Developer Productivity Engineering Blog

Improving Micrometer’s Build with Develocity

This summer the Gradle team provisioned a Develocity instance for the Micrometer open-source project and helped us a lot in optimizing our Micrometer build.

Micrometer’s build has been enjoying the advantages of the Gradle Build Tool since the inception of the project. Introducing Develocity has led to a significant number of improvements to the team’s developer productivity.

Troubleshooting Build Issues

At the end of every build the Develocity plugin publishes a Build Scan™, which is a record of the whole build that contains many details. You can see several examples on Micrometer’s Develocity instance. We highly encourage you to look into these since they provide meaningful insights into what happened and why in a particular build. Here are some examples:

  • What Java version did you use?
  • On what OS?
  • Which branch/commit did you build and when?
  • What was the error message?
  • Which task failed?
  • Has anyone else had this problem before?
  • Has anyone ever successfully built this commit?

This helps us considerably when we need to troubleshoot issues. And since the Micrometer team is very distributed with big time differences, a Build Scan makes it possible to do many things asynchronously. This includes interacting more efficiently with other teams or our users since there is no more unnecessary back-and-forth when discussing and investigating build issues. 

A Build Scan is not just shareable and searchable, but also comparable. You can try this out on Micrometer’s Develocity instance. This can be handy not just for troubleshooting but for build optimizations too.

A build scan comparison between two builds showing unexpected differences to maven dependency versions causing cache misses.

Optimizing our Builds

The Gradle team was really kind and provided us with a bunch of guidance during our journey, including a great written guide with prepared experiments that helped us to incrementally optimize our build, mainly by looking at and comparing Build Scans.

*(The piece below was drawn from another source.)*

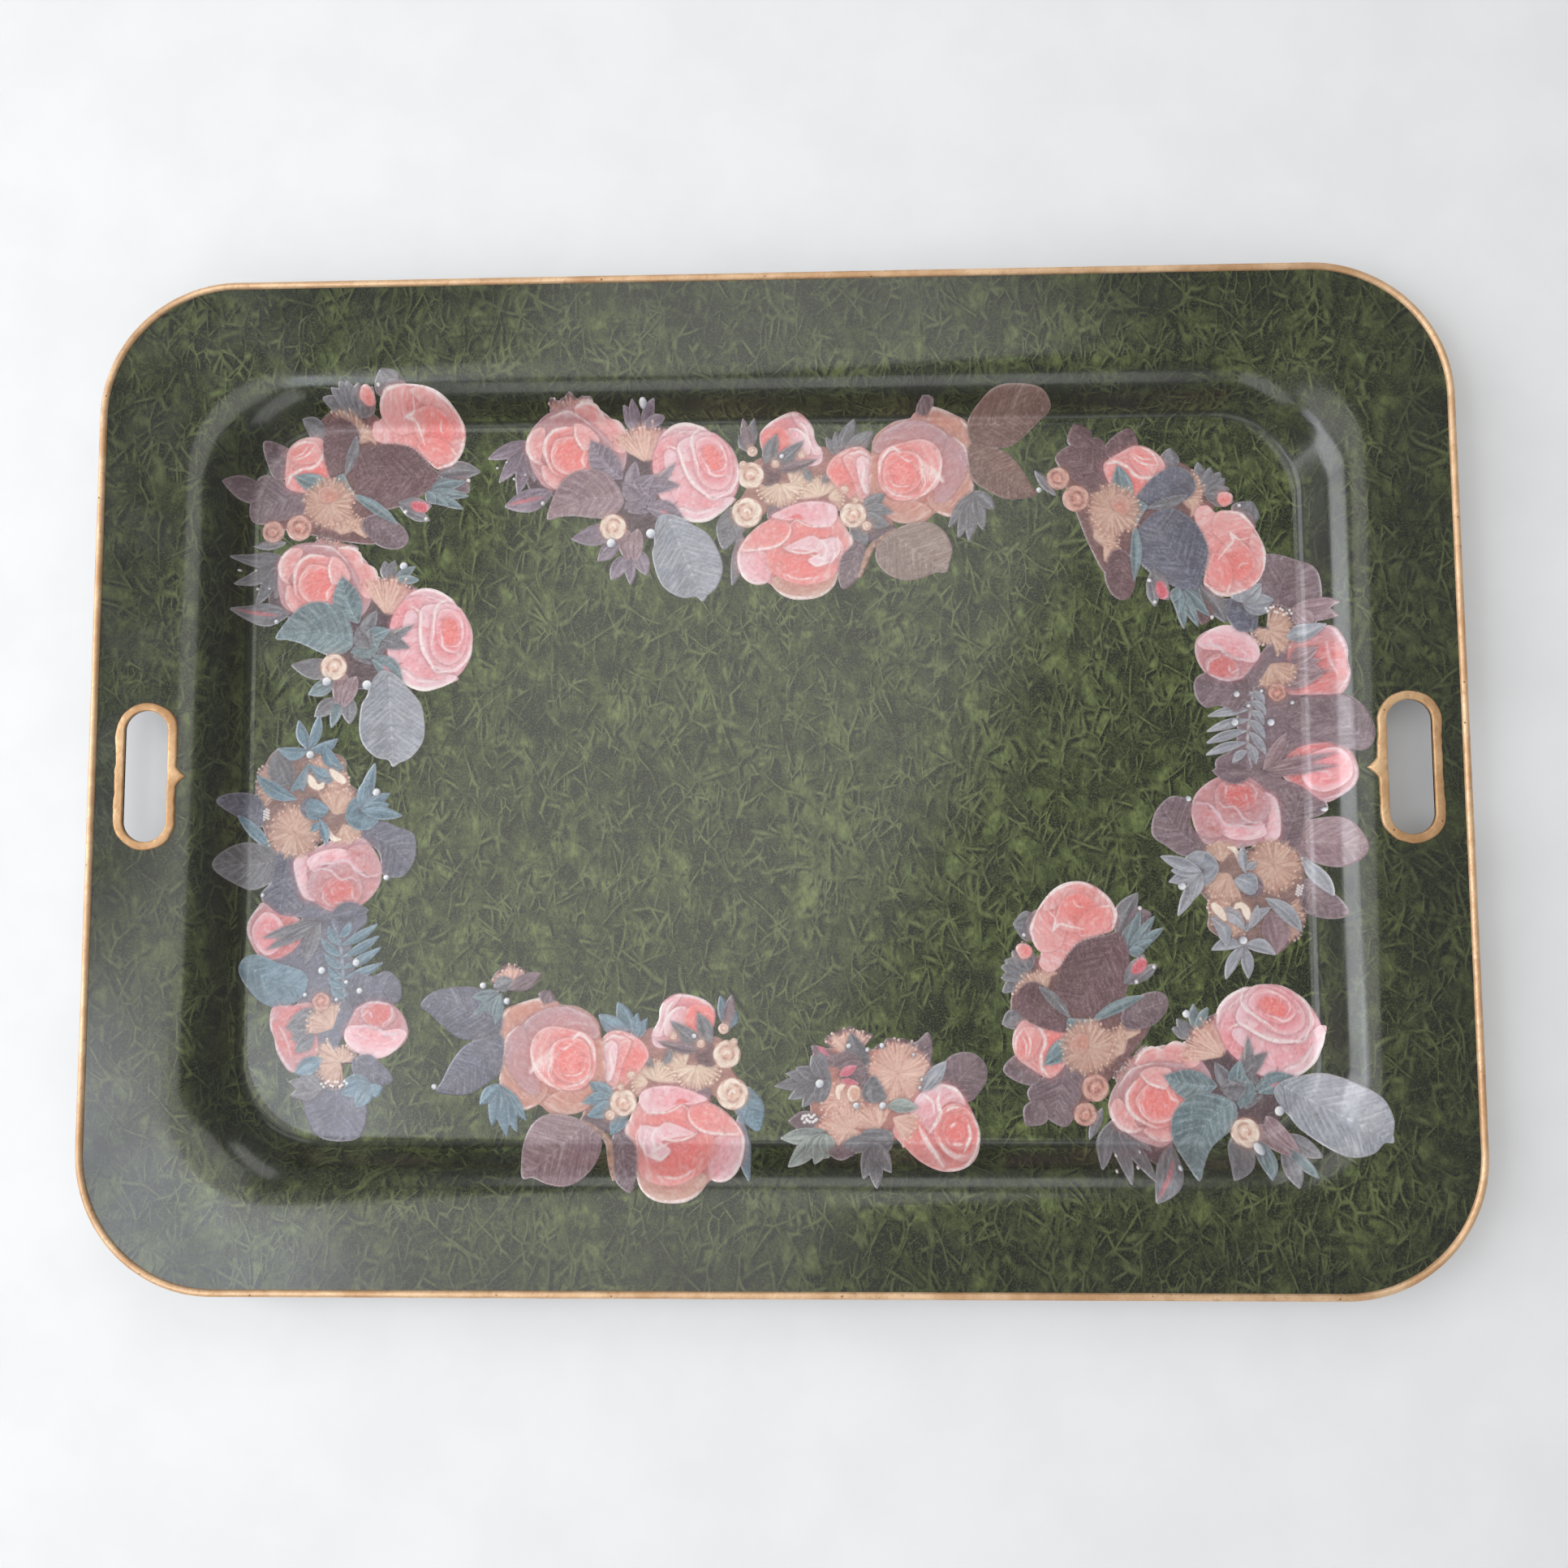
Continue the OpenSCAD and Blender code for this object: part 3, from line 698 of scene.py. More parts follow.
def paint_rose_bank(pitch, tints):
    """Three large roses round cream stamens, with two long leaves and a round one."""
    c = Canvas(-78, -62, 108, 56, pitch)
    long_leaf, round_leaf, small, plum = tints
    patch(c, [(-50, 18), (-20, 24), (0, 18), (14, 8), (18, -12), (20, -22), (8, -24), (-4, -16),
              (-14, -6), (-40, -8), (-56, -16), (-62, -8), (-57, 2), (-54, 12)],
          ink(158, 112, 104))
    patch(c, [(4, -19), (20, -19), (18, -24), (6, -28), (0, -34), (-4, -24)], plum[0])
    spray(c, (-56, 22), [(-61, 31), (-53, 39)], 6, small)
    leaf(c, (-55, 22), (-59, 39), 6, plum)
    spray(c, (-8, 18), [(-15, 29), (-10, 32)], 5, small)
    leaf(c, (-7, 22), (0, 38), 8, small)
    leaf(c, (-5, 22), (10, 32), 9, small, -1)
    blade(c, [(-60, -8), (-67, -9), (-73, -18), (-70, -30), (-64, -27), (-58, -20), (-55, -12)],
          [(-58, -10), (-64, -18), (-70, -29)], small)
    leaf(c, (-60, -21), (-65, -50), 7, small, 1)
    # Small rose, top left.
    heart = (-42, 28)
    petal(c, [(-50, 30), (-46, 36), (-38, 39.5), (-30, 40.5), (-23, 36), (-21, 28), (-17, 20),
              (-20, 14), (-36, 14), (-47, 20)], heart, BLUSH, (0.1, 0.9))
    petal(c, [(-33, 40), (-27, 38.5), (-22, 34), (-21, 27), (-18, 20), (-24, 21), (-26, 30)],
          heart, BLUSH, (0.7, 1.0))
    petal(c, [(-36, 33), (-30, 34), (-24, 28), (-24, 20), (-31, 20), (-34, 27)], heart, BLUSH,
          (0.5, 1.0), 0.5, 0.7)
    petal(c, [(-49, 30), (-45, 34), (-38, 34.5), (-34, 29), (-34, 21), (-40, 17), (-47, 20)],
          heart, CORAL, (0.05, 0.5), 0.3, 0.2)
    lines(c, BLUSH, 0.9, (1.4, (-50, 31), (-46, 35.5), (-39, 39), (-30, 40)),
          (1.6, (-30, 38), (-26, 34), (-24, 27), (-21, 20)),
          (1.2, (-32, 34), (-27, 31), (-25, 25)), (1.5, (-23, 36), (-21, 29), (-17, 20)))
    # Stamens and their dark leaves.
    stamens(c, -33, 3, 13, -10, 110, 46, STRAW)
    stamens(c, -39, 4, 13.5, 175, 365, 60, STRAW)
    stamens(c, -18, -3, 12, 30, 190, 50, STRAW)
    stamens(c, -14, -3, 9, -60, 60, 26, STRAW)
    leaf(c, (-46, 13), (-41, 31), 8, GREY, 1)
    leaf(c, (-45, 13), (-27, 27), 8, GREY, -1)
    leaf(c, (-44, 12), (-20, 17), 6, PLUM, -1)
    leaf(c, (-51, 10), (-39, 8), 12, DEEP_PLUM, 0, 0, 0, 1.6)
    leaf(c, (-23, 5), (-27, 13), 4, GREY)
    leaf(c, (-17, 4), (-12, 11), 4, GREY)
    leaf(c, (-46, -14), (-39, -9), 9, PLUM)
    # Bud rose in the middle.
    heart = (-4, 7)
    petal(c, [(-15, 10), (-12, 17), (-5, 22), (3, 23.5), (9, 19), (11.5, 11), (10, 2), (6, -4),
              (0, -6), (-5, -2), (-11, 4)], heart, CORAL, (0.0, 0.9))
    petal(c, [(-6, 18), (0, 21), (7, 19), (11, 12), (10, 4), (6, -3), (2, -4), (-1, 6), (-4, 12)],
          heart, CORAL, (0.1, 0.95))
    petal(c, [(1, 15), (4, 18.5), (9, 15), (11, 8), (9.5, 2), (6, -2), (3, 3)], heart, BLUSH,
          (0.6, 1.1), 0.4, 0.8)
    lines(c, CORAL, 0.85, (1.6, (-2, 19.5), (3, 21), (8, 18), (11, 11)),
          (1.3, (3, 17), (5, 12), (4, 5), (7, -3)), (1.1, (6, 17), (9, 11), (8, 4)),
          (1.2, (1, -4), (5, -6), (9, -3)), (0.8, (-9, 18), (-3, 21.5)))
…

During this process we enabled the build cache, improved our build time (from 2-3 to under 1 minute), identified and fixed inefficiencies in our build, identified and fixed flaky tests, and also discovered several issues with third-party plugins that we use. The Gradle team went above-and-beyond and even opened PRs for these plugins to fix the issues.

We saw a big improvement in our build times after we enabled and optimized for the build cache. This feature stores the inputs/outputs of the build tasks and lets the build fetch and reuse the results from previous builds. This means that if the build process detects that a task has already run previously with exactly the same inputs, it will not rerun that task but instead fetch and reuse the task’s output stored in the build cache.

There is both a remote and a local build cache. When running builds locally on our laptops we can reuse build cache entries stored in the remote build cache that were previously created by the CI server. We can also reuse build cache entries created by previous builds that had run on the same local machine. This results in significantly lower build times, both when building locally and when building on CI. For example, I ran ./gradlew clean build a few times today and my build times were as following:

  • No entries available in the local or remote build cache: ~2 minutes
  • Entries available in the remote build cache only: ~40 seconds
  • Entries available in the local and remote build cache: 5 seconds (nothing changed so there was nothing to do)

Of course, if I change something (let’s say I change the code), that part needs to be rebuilt, but Gradle rebuilds only those parts that are affected by the changes and saves the expenses of rebuilding those pieces that do not need to be rebuilt. This is very beneficial to Micrometer since we have 30+ subprojects. Not rebuilding those all the time gives us a much better development flow.

Observable Builds

Develocity also lets you look into the context of your builds and analyze/identify trends. If you look at the Performance and the Trends dashboards on Micrometer’s Develocity instance, you will be able to look back in time, filter builds, and visualize metrics about our builds which can help keep your build healthy or look at the context/surroundings of individual builds.

The Develocity performance dashboard shows the avoidance savings and remote build cache benefit of all builds.

 

Conclusion

We are very pleased with all the features and added value of Develocity and with all the improvements we were able to make with the help of the Gradle team.

We would like to take this opportunity to say a big thank you to the Gradle team for all their help and for generously providing a Develocity license for our open source projects.

We would also like to thank the maintainers of all the plugins we use. These projects help us a lot during the development and publishing of Micrometer.